Aspek terpenting dari Abu Woyla justru tidak
mendapat perhatian masyarakat kita. Di antaranya pola latihan (riadhah)
spiritual dan penguasaannya pada sebagian Irfan atau ilmu makrifat. Sangat
sedikit dari teungkue-teungkue Aceh mengira penting pengetahuan irfani. Apalagi
para sarjana agama yang nyaris seluruhnya membatasi bacaan mereka pada definisi
tasauf, aliran-aliran dan sejarahnya saja. Pada saat yang sama, disiplin ilmu-ilmu
agama lainnya berkembang relatif baik di perguruan-perguruan tinggi.
Kekalahan Spiritual
Abu Woyla kini telah tiada, beliau wafat empat hari
lalu di Woyla, Aceh Barat.
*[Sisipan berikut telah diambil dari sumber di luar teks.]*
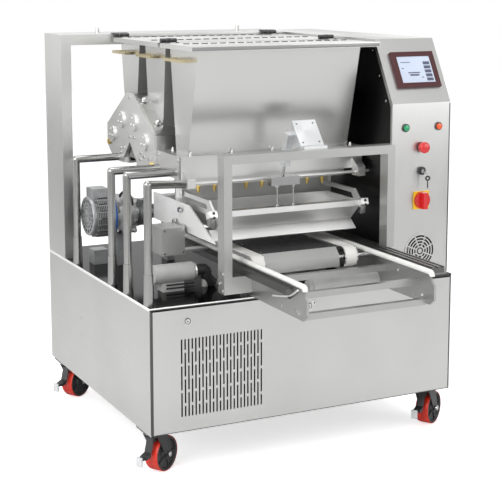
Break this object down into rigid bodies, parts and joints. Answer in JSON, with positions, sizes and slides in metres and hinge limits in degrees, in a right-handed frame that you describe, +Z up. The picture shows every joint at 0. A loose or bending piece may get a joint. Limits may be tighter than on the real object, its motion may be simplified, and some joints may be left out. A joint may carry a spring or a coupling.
{
  "type": "chocolate depositor",
  "caption": "Wheeled chocolate depositor: steel cabinet, hoppers with lids, dosing heads with brass nozzles, lifting drip tray, belt conveyor and control console.",
  "frame": {"origin": "on the floor, under the middle of the space that the machine takes up", "axes": "+X to the right seen from the front, +Y towards the back, +Z up"},
  "size_m": [1.2604, 1.493, 1.485],
  "materials": {
    "aluminium": "anodised aluminium",
    "black": "satin black",
    "brass": "turned brass",
    "brushed": "brushed stainless steel",
    "cast_grey": "cast grey metal",
    "chrome": "chrome",
    "dark_steel": "black enamelled steel",
    "gold": "gold anodised",
    "green": "gloss green",
    "light_grey": "light grey paint",
    "maroon": "satin maroon bezel",
    "orange": "gloss orange",
    "painted_steel": "matt dark grey paint",
    "pale_grey": "grey plastic",
    "polished": "polished stainless steel",
    "red": "gloss red",
    "red_tread": "red polyurethane tread",
    "screen": "display glass",
    "white_plastic": "white polyurethane",
    "white_rubber": "white belting",
    "yellow": "yellow plastic"
  },
  "bodies": {
    "machine": {"arch_frame": "brushed", "base_frame": "painted_steel", "belt_motor": "light_grey", "belts": "white_rubber", "cabinet_shell": "brushed", "conduits": "polished", "console_shell": "brushed", "conveyor_bed": "black", "conveyor_frame": "brushed", "deck_plate": "polished", "fan_grille": "black", "front_panel": "brushed", "gantry": "brushed", "gear_housing": "brushed", "gear_side_plate": "brushed", "gearmotor": "cast_grey", "guide_cords": "white_plastic", "guide_rails": "aluminium", "guide_rod": "chrome", "head_block": "brushed", "hmi_housing": "maroon", "hmi_screen": "screen", "hopper_front": "brushed", "hopper_handles": "gold", "hopper_middle": "brushed", "hopper_rear": "brushed", "lid_hinges": "black", "lift_cylinder": "aluminium", "main_switch_plate": "yellow", "nozzles": "brass", "station_frame": "brushed", "switch_bezels": "black"},
    "lock_left": {"lock_left": "chrome"},
    "lock_middle": {"lock_middle": "chrome"},
    "lock_right": {"lock_right": "chrome"},
    "fork_front_left": {"fork_front_left": "dark_steel"},
    "wheel_front_left": {"wheel_front_left": "red_tread"},
    "pedal_front_left": {"pedal_front_left": "pale_grey"},
    "fork_front_right": {"fork_front_right": "dark_steel"},
    "wheel_front_right": {"wheel_front_right": "red_tread"},
    "pedal_front_right": {"pedal_front_right": "pale_grey"},
    "fork_rear_left": {"fork_rear_left": "dark_steel"},
    "wheel_rear_left": {"wheel_rear_left": "red_tread"},
    "pedal_rear_left": {"pedal_rear_left": "pale_grey"},
    "fork_rear_right": {"fork_rear_right": "dark_steel"},
    "wheel_rear_right": {"wheel_rear_right": "red_tread"},
    "pedal_rear_right": {"pedal_rear_right": "pale_grey"},
    "start_button": {"start_button": "green"},
    "stop_button": {"stop_button": "orange"},
    "emergency_stop": {"emergency_stop": "red"},
    "key": {"key": "chrome"},
    "main_switch_knob": {"main_switch_knob": "red"},
    "fan_rotor": {"fan_rotor": "black"},
    "lid_front": {"lid_front": "brushed"},
    "lid_rear": {"lid_rear": "brushed"},
    "roller_drive": {"roller_drive": "chrome"},
    "roller_front": {"roller_front": "chrome"},
    "drive_shaft": {"drive_shaft": "chrome"},
    "lift_yoke": {"lift_yoke": "brushed"},
    "drip_tray": {"drip_tray": "brushed"}
  },
  "joints": [
    {"name": "lock_left_turn", "type": "hinge", "parent": "machine", "child": "lock_left", "pos_m": [-0.47477, -0.3245, 0.541], "axis": [0, 1, 0], "range_deg": [0, 90]},
    {"name": "lock_middle_turn", "type": "hinge", "parent": "machine", "child": "lock_middle", "pos_m": [-0.01177, -0.3245, 0.541], "axis": [0, 1, 0], "range_deg": [0, 90]},
    {"name": "lock_right_turn", "type": "hinge", "parent": "machine", "child": "lock_right", "pos_m": [0.45123, -0.3245, 0.541], "axis": [0, 1, 0], "range_deg": [0, 90]},
    {"name": "swivel_front_left", "type": "hinge", "parent": "machine", "child": "fork_front_left", "pos_m": [-0.56177, -0.2405, 0.141], "axis": [0, 0, 1], "continuous": true},
    {"name": "roll_front_left", "type": "hinge", "parent": "fork_front_left", "child": "wheel_front_left", "pos_m": [-0.53293, -0.22248, 0.062], "axis": [-0.5299, 0.848, 0], "continuous": true},
    {"name": "brake_front_left", "type": "hinge", "parent": "fork_front_left", "child": "pedal_front_left", "pos_m": [-0.58042, -0.25216, 0.127], "axis": [-0.5299, 0.848, 0], "range_deg": [-12, 0]},
    {"name": "swivel_front_right", "type": "hinge", "parent": "machine", "child": "fork_front_right", "pos_m": [0.53823, -0.2405, 0.141], "axis": [0, 0, 1], "continuous": true},
    {"name": "roll_front_right", "type": "hinge", "parent": "fork_front_right", "child": "wheel_front_right", "pos_m": [0.56707, -0.22248, 0.062], "axis": [-0.5299, 0.848, 0], "continuous": true},
    {"name": "brake_front_right", "type": "hinge", "parent": "fork_front_right", "child": "pedal_front_right", "pos_m": [0.51958, -0.25216, 0.127], "axis": [-0.5299, 0.848, 0], "range_deg": [-12, 0]},
    {"name": "swivel_rear_left", "type": "hinge", "parent": "machine", "child": "fork_rear_left", "pos_m": [-0.56177, 0.6625, 0.141], "axis": [0, 0, 1], "continuous": true},
    {"name": "roll_rear_left", "type": "hinge", "parent": "fork_rear_left", "child": "wheel_rear_left", "pos_m": [-0.53293, 0.68052, 0.062], "axis": [-0.5299, 0.848, 0], "continuous": true},
    {"name": "brake_rear_left", "type": "hinge", "parent": "fork_rear_left", "child": "pedal_rear_left", "pos_m": [-0.58042, 0.65084, 0.127], "axis": [-0.5299, 0.848, 0], "range_deg": [-12, 0]},
    {"name": "swivel_rear_right", "type": "hinge", "parent": "machine", "child": "fork_rear_right", "pos_m": [0.53823, 0.6625, 0.141], "axis": [0, 0, 1], "continuous": true},
    {"name": "roll_rear_right", "type": "hinge", "parent": "fork_rear_right", "child": "wheel_rear_right", "pos_m": [0.56707, 0.68052, 0.062], "axis": [-0.5299, 0.848, 0], "continuous": true},
    {"name": "brake_rear_right", "type": "hinge", "parent": "fork_rear_right", "child": "pedal_rear_right", "pos_m": [0.51958, 0.65084, 0.127], "axis": [-0.5299, 0.848, 0], "range_deg": [-12, 0]},
    {"name": "start_button_press", "type": "slide", "parent": "machine", "child": "start_button", "axis": [0, 1, 0], "range_m": [0, 0.004], "stiffness_N_per_m": 600, "springref_m": -0.001},
    {"name": "stop_button_press", "type": "slide", "parent": "machine", "child": "stop_button", "axis": [0, 1, 0], "range_m": [0, 0.004], "stiffness_N_per_m": 600, "springref_m": -0.001},
    {"name": "emergency_stop_press", "type": "slide", "parent": "machine", "child": "emergency_stop", "axis": [0, 1, 0], "range_m": [0, 0.005]},
    {"name": "key_turn", "type": "hinge", "parent": "machine", "child": "key", "pos_m": [0.45923, -0.3045, 0.989], "axis": [0, 1, 0], "range_deg": [0, 90]},
    {"name": "main_switch_turn", "type": "hinge", "parent": "machine", "child": "main_switch_knob", "pos_m": [0.45923, -0.3045, 0.882], "axis": [0, 1, 0], "range_deg": [0, 90]},
    {"name": "fan_spin", "type": "hinge", "parent": "machine", "child": "fan_rotor", "pos_m": [0.45923, -0.2815, 0.693], "axis": [0, 1, 0], "continuous": true},
    {"name": "lid_front_open", "type": "hinge", "parent": "machine", "child": "lid_front", "pos_m": [-0.11177, 0.0675, 1.46], "axis": [1, 0, 0], "range_deg": [-95, 0]},
    {"name": "lid_rear_open", "type": "hinge", "parent": "machine", "child": "lid_rear", "pos_m": [-0.11177, 0.5365, 1.46], "axis": [1, 0, 0], "range_deg": [-95, 0]},
    {"name": "roller_drive_spin", "type": "hinge", "parent": "machine", "child": "roller_drive", "pos_m": [-0.01177, 0.2755, 0.705], "axis": [1, 0, 0], "continuous": true},
    {"name": "roller_front_spin", "type": "hinge", "parent": "machine", "child": "roller_front", "pos_m": [-0.01177, -0.3085, 0.705], "axis": [1, 0, 0], "continuous": true},
    {"name": "drive_shaft_spin", "type": "hinge", "parent": "machine", "child": "drive_shaft", "pos_m": [-0.31177, 0.3755, 0.794], "axis": [1, 0, 0], "continuous": true},
    {"name": "lift_stroke", "type": "slide", "parent": "machine", "child": "lift_yoke", "axis": [0, -0.3173, 0.9483], "range_m": [0, 0.015]},
    {"name": "tray_tilt", "type": "hinge", "parent": "machine", "child": "drip_tray", "pos_m": [-0.01177, 0.0515, 0.912], "axis": [1, 0, 0], "range_deg": [-3.3, 0]}
  ],
  "couplings": [
    {"joint": "roller_front_spin", "follows": "roller_drive_spin", "ratio": 1},
    {"joint": "tray_tilt", "follows": "lift_stroke", "rad_per_m": -3.7782}
  ]
}
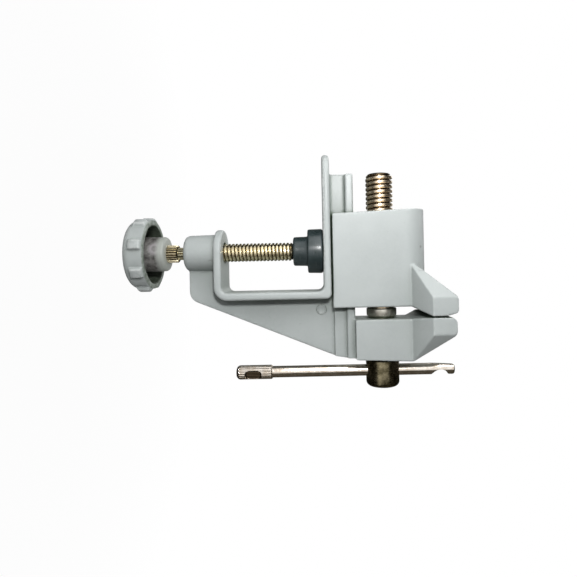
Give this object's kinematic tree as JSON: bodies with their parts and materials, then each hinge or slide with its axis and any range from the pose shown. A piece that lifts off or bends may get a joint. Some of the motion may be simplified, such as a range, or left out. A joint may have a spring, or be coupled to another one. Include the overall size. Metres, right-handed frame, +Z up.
{
  "type": "clamp-on bench vise",
  "caption": "Small clamp-on bench vise: sliding jaw on a T-shaped rail, worked by a screw with a sliding bar, held to a table edge by a screw clamp with a ribbed knob and swivel pad.",
  "frame": {"origin": "on the underside of the table plate, on the axis of the table clamp's screw, in the plane of symmetry", "axes": "+Z up from the table, +X towards the user and the screw's head, Y across the jaws"},
  "size_m": [0.0806, 0.03, 0.1118],
  "materials": {
    "painted_casting": "die-cast aluminium under silver-grey satin paint",
    "painted_knob": "die-cast aluminium under silver-grey satin paint, hub worn to bare metal",
    "plated_screw": "turned and rolled steel, zinc plated, slightly warm",
    "collar_steel": "turned steel, dull",
    "nickel_bar": "drawn steel, nickel plated, bright",
    "pad_plastic": "moulded dark grey plastic, satin"
  },
  "bodies": {
    "vise_body": {"vise_body": "painted_casting"},
    "sliding_jaw": {"sliding_jaw": "painted_casting"},
    "main_screw": {"main_screw": "plated_screw", "retaining_collar": "collar_steel"},
    "handle_bar": {"handle_bar": "nickel_bar"},
    "clamp_pad": {"clamp_pad": "pad_plastic"},
    "clamp_screw": {"clamp_screw": "plated_screw", "knob": "painted_knob"}
  },
  "joints": [
    {"name": "main_screw_turn", "type": "hinge", "parent": "vise_body", "child": "main_screw", "pos_m": [0, 0, 0.02], "axis": [1, 0, 0], "range_deg": [-90, 5670]},
    {"name": "jaw_slide", "type": "slide", "parent": "vise_body", "child": "sliding_jaw", "axis": [-1, 0, 0], "range_m": [-0.0004, 0.02501]},
    {"name": "bar_slide", "type": "slide", "parent": "main_screw", "child": "handle_bar", "axis": [0, 0, 1], "range_m": [-0.011, 0.0325]},
    {"name": "clamp_pad_travel", "type": "slide", "parent": "vise_body", "child": "clamp_pad", "axis": [0, 0, 1], "range_m": [-0.0236, 0]},
    {"name": "clamp_screw_turn", "type": "hinge", "parent": "clamp_pad", "child": "clamp_screw", "pos_m": [0, 0, 0], "axis": [0, 0, 1], "range_deg": [-6660, 0]}
  ],
  "couplings": [
    {"joint": "jaw_slide", "follows": "main_screw_turn", "m_per_rad": 0.00025266},
    {"joint": "clamp_pad_travel", "follows": "clamp_screw_turn", "m_per_rad": 0.00020213}
  ]
}
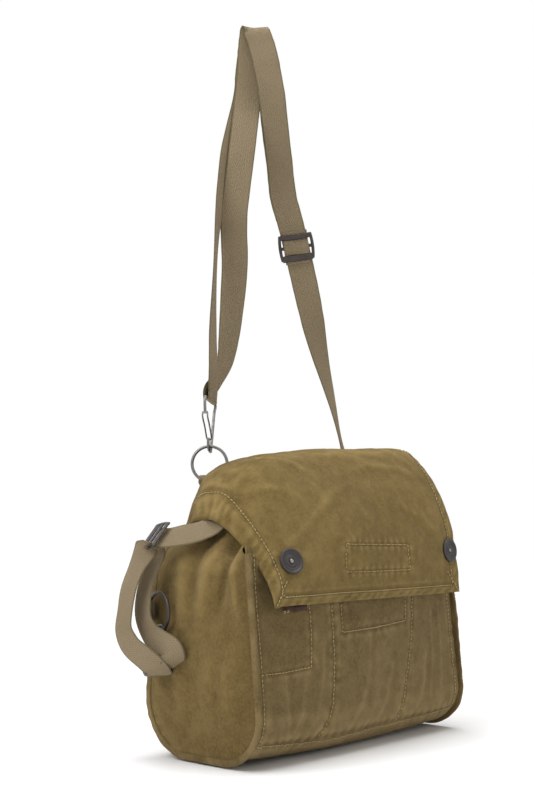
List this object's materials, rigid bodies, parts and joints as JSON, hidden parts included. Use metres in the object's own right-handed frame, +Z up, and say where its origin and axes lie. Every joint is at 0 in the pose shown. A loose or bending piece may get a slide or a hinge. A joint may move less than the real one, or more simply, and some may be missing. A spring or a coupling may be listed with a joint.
{
  "type": "messenger bag",
  "caption": "Canvas haversack-style shoulder bag with a button-down flap, an adjustable webbing shoulder strap on a snap hook and ring, and a waist strap clipped at its side",
  "frame": {"origin": "the middle of the base, on the surface that the bag stands on", "axes": "+X to the wearer-side right end of the bag, seen from the front; the front faces -Y; +Z is up"},
  "size_m": [0.3267, 0.1534, 0.6642],
  "materials": {
    "canvas": "worn olive cotton canvas with pale stitching",
    "lining": "plain cotton lining",
    "webbing": "khaki grey woven cotton webbing",
    "dark_tape": "dark brown woven tape",
    "bright_steel": "bright nickel-plated wire and rivets",
    "dark_metal": "dark brown-black lacquered steel, worn at the edges",
    "button": "dark lacquered dished cap with a worn rim"
  },
  "bodies": {
    "bag": {"main_panel": "canvas", "left_end_panel": "canvas", "right_end_panel": "canvas", "left_seam_rib": "canvas", "right_seam_rib": "canvas", "left_inner_pocket": "lining", "centre_inner_pocket": "lining", "pocket_lining": "lining", "front_keeper": "dark_tape", "stud_posts": "bright_steel", "stud_backings": "bright_steel", "chape_patch": "webbing", "strap_anchor_patch": "webbing", "waist_tail": "webbing", "waist_outer_layer": "webbing", "waist_inner_layer": "webbing", "waist_eye_loop": "webbing", "waist_hook": "bright_steel", "waist_gate_pin": "bright_steel", "side_chape": "webbing", "waist_slide": "dark_metal"},
    "flap_lid": {"flap_top": "canvas"},
    "flap_fall": {"flap_front": "canvas", "flap_patch": "lining", "hem_band": "canvas", "button_caps": "button", "button_rivets": "bright_steel", "button_sockets": "bright_steel"},
    "shoulder_strap": {"chape_loop": "webbing", "strap_running_length": "webbing", "strap_return_length": "webbing", "strap_hook_loop": "webbing", "shoulder_hook": "bright_steel", "shoulder_gate_pin": "bright_steel"},
    "ring": {"shoulder_ring": "bright_steel"},
    "gate": {"shoulder_gate": "bright_steel"},
    "slide": {"strap_slide": "dark_metal", "slide_bight": "webbing"},
    "waist_gate_body": {"waist_gate": "bright_steel"},
    "side_ring_body": {"side_ring": "bright_steel"}
  },
  "joints": [
    {"name": "flap_hinge", "type": "hinge", "parent": "bag", "child": "flap_lid", "pos_m": [0, 0.047, 0.252], "axis": [-1, 0, 0], "range_deg": [0, 78]},
    {"name": "flap_fold", "type": "hinge", "parent": "flap_lid", "child": "flap_fall", "pos_m": [0, -0.01615, 0.252], "axis": [-1, 0, 0], "range_deg": [0, 50]},
    {"name": "strap_swing", "type": "hinge", "parent": "bag", "child": "shoulder_strap", "pos_m": [0, 0.0512, 0.224], "axis": [-1, 0, 0], "range_deg": [0, 45]},
    {"name": "ring_swing", "type": "hinge", "parent": "shoulder_strap", "child": "ring", "pos_m": [-0.068, 0.063, 0.228], "axis": [0, 0, 1], "range_deg": [-4, 4]},
    {"name": "shoulder_gate_hinge", "type": "hinge", "parent": "shoulder_strap", "child": "gate", "pos_m": [-0.0803, 0.05673, 0.28862], "axis": [0.454, -0.891, 0], "range_deg": [0, 10], "stiffness_Nm_per_rad": 0.02},
    {"name": "slide_travel", "type": "slide", "parent": "shoulder_strap", "child": "slide", "axis": [-0.3536, 0, 0.9354], "range_m": [-0.012, 0.008]},
    {"name": "waist_gate_hinge", "type": "hinge", "parent": "bag", "child": "waist_gate_body", "pos_m": [-0.15748, 0.04825, 0.082], "axis": [0.8189, 0.5739, 0], "range_deg": [0, 10], "stiffness_Nm_per_rad": 0.02},
    {"name": "side_ring_swing", "type": "hinge", "parent": "bag", "child": "side_ring_body", "pos_m": [-0.148, 0.0533, 0.119], "axis": [0, 0, 1], "range_deg": [-0.5, 1]}
  ]
}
Saya hendak merefleksikan keberadaannya yang salah
dipahami dan terabaikan. Dalam arus utama kebudayaan modern kita yang mengejar
kejayaan material tanpa lelah, orang seperti Abu Woyla tidak mendapat tempat
yang patut. Yaitu orang yang dengan keteladanannya memperingatkan masyarakat
kita bahwa manusia memiliki sisi spiritualitas yang abadi dan harusnya terus
menyempurna, dan memiliki sisi materialitas yang sesaat dan berujung dengan
kebinasaan. Semua materi akan hancur.
Jika terdapat seribu disiplin ilmu yang dipelajari
oleh para pelajar kita di Aceh saat ini, maka 99 % nya menjadikan materi
sebagai objek kajiannya. Dari ilmu teknik, pertanian, kedokteran, sampai
sospol. Artinya kita secara sungguh-sungguh memperhatikan cara merawat dan
menyempurnakan sisi material dari keberadaan kita. Pun masih terdapat ilmu-ilmu
rasional dan agama dalam jumlah yang sangat kecil, itu pun dipelajari dengan
pertimbangan pasar tenaga kerja. Pengejaran kejayaan material akan membutakan
kebudayaan kita dari kemampuan membaca makna kemanusiaan hakiki.
Abu Woyla semampunya telah berusaha memainkan peran
sebagai cahaya penerang spiritual. Dia lah simbol bagi para pejuang pencerahan
yang membasiskan kesibukan hidup pada ma ba’da thabi’ah (metafisik). Semoga
kepergiannya kembali pada sumber penciptaan, tidak langsung bermakna padamnya
Cahaya Woyla. Masyarakat Aceh menantikan “cahaya-cahaya woyla” berikutnya.